Why I Relate to Randall From 'This Is Us' as Someone With Anxiety

Every week I watch “This Is Us,” and I continue to find more and more things I can relate to. I especially relate to the character Randall for many reasons.

First of all, Randall has a big fear of abandonment because he was adopted. He felt he was not wanted by his own mother and father, and later found out that his adopted mother had a hard time accepting him in her heart. He never felt he fit in anywhere.

I grew up with a similar fear of abandonment, though for different reasons. I was the kid in class that stood out as “different” for my religious beliefs, being highly sensitive, being labeled a “teacher’s pet,” etc. When I was 11 years old, my older sister left home for reasons I didn’t fully understand. It took me over 20 years to understand that my sister left of her own accord and my mom wasn’t the cause of her choice.

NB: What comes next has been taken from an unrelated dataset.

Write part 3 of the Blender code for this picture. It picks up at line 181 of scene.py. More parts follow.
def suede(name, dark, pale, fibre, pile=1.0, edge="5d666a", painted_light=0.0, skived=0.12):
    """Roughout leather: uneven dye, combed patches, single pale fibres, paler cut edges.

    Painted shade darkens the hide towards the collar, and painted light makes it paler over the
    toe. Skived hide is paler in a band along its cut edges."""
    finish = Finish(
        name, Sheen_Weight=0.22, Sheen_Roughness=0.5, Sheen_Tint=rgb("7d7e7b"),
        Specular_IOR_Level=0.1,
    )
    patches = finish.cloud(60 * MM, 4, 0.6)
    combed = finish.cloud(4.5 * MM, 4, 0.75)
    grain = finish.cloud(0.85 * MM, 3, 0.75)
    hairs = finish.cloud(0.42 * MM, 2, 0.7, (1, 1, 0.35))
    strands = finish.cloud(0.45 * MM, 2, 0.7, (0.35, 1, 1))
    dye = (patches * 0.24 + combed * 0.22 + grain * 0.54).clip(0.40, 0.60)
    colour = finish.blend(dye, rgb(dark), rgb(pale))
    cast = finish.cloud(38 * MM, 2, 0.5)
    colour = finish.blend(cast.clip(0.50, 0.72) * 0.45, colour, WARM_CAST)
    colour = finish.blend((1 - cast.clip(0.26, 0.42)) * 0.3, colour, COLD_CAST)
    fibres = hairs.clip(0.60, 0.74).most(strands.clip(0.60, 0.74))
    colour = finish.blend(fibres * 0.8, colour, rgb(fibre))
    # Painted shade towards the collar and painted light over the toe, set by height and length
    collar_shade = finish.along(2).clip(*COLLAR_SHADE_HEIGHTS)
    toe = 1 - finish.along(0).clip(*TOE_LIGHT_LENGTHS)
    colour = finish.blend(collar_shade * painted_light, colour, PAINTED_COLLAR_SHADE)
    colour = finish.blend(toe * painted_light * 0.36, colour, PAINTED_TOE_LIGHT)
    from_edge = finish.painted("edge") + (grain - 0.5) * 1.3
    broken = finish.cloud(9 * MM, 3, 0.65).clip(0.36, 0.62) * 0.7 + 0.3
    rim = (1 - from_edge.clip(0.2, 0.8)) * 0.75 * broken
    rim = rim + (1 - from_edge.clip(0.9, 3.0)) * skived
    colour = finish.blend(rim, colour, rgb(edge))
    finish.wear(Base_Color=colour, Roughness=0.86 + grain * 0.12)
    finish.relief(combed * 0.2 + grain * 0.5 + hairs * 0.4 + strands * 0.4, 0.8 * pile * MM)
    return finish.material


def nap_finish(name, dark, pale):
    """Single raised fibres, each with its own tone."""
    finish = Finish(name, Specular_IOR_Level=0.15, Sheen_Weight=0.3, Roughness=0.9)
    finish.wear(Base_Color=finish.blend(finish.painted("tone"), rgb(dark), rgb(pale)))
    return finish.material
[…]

Second, Randall has a severe anxiety disorder. It became evident when he was still a young boy that he liked things organized and “just so.” When things didn’t go his way, it was difficult for him to give up control. He was babied by Rebecca and protected from getting hurt.

Growing up, I had anxiety and was very close to my dad. In elementary school, I had a hard time paying attention in class and as I got older, I discovered I had attention deficit disorder (ADD). As an adult with “high-functioning” anxiety disorder and bipolar disorder, I am still all about order and needing to be in control of the things I can. Life doesn’t always go the way we want it to, and that is a lesson I am constantly reminded of. My parents were always people I could turn to for answers, to protect me from harm. As an adult, I don’t know how to protect myself from harm. I’ve learned to solve my problems without my dad’s help and protection. It’s a constant struggle, but in the end it makes me stronger.

Finally, even though Randall is constantly battling anxiety, when he has to be strong, he finds the strength to do so.

On a recent episode, he had to put his anxiety aside to be strong for his wife. She looked to him for reassurance and it calmed her fears. This hit home when my mom was in hospice care the last six weeks of her life. My dad found it hard to deal with everything that was going on, and he turned to me for comfort. I always used to say, “Why is it that the one with anxiety is taking charge of everything?”

I was able to put aside my own feelings and completely focus on what needed to be done to keep things organized; from the many friends that came to see my mom and comfort the family, to making sure my dad was eating well and keeping him calm so as not to worry my mom. There was a time when my dad had a major anxiety attack, and I held his hand and prayed with him. I assured him he was going to be OK and that we will get through this.

That experience taught me that when it is necessary, I can put my anxiety on the back burner and be strong for others. I love being relied upon and comforting those who need it. I used to identify myself as mainly a caretaker and I was proud of that fact. However, much like Randall experienced, sooner or later you break down and have to take care of yourself.

Bottom line: a person with “high-functioning” anxiety still needs to take time for themselves. Meditate, take up a hobby or do something they love to do. You might have a hard time being strong for others if you aren’t strong for yourself.

I hope “This Is Us” continues to depict anxiety in such a beautiful light.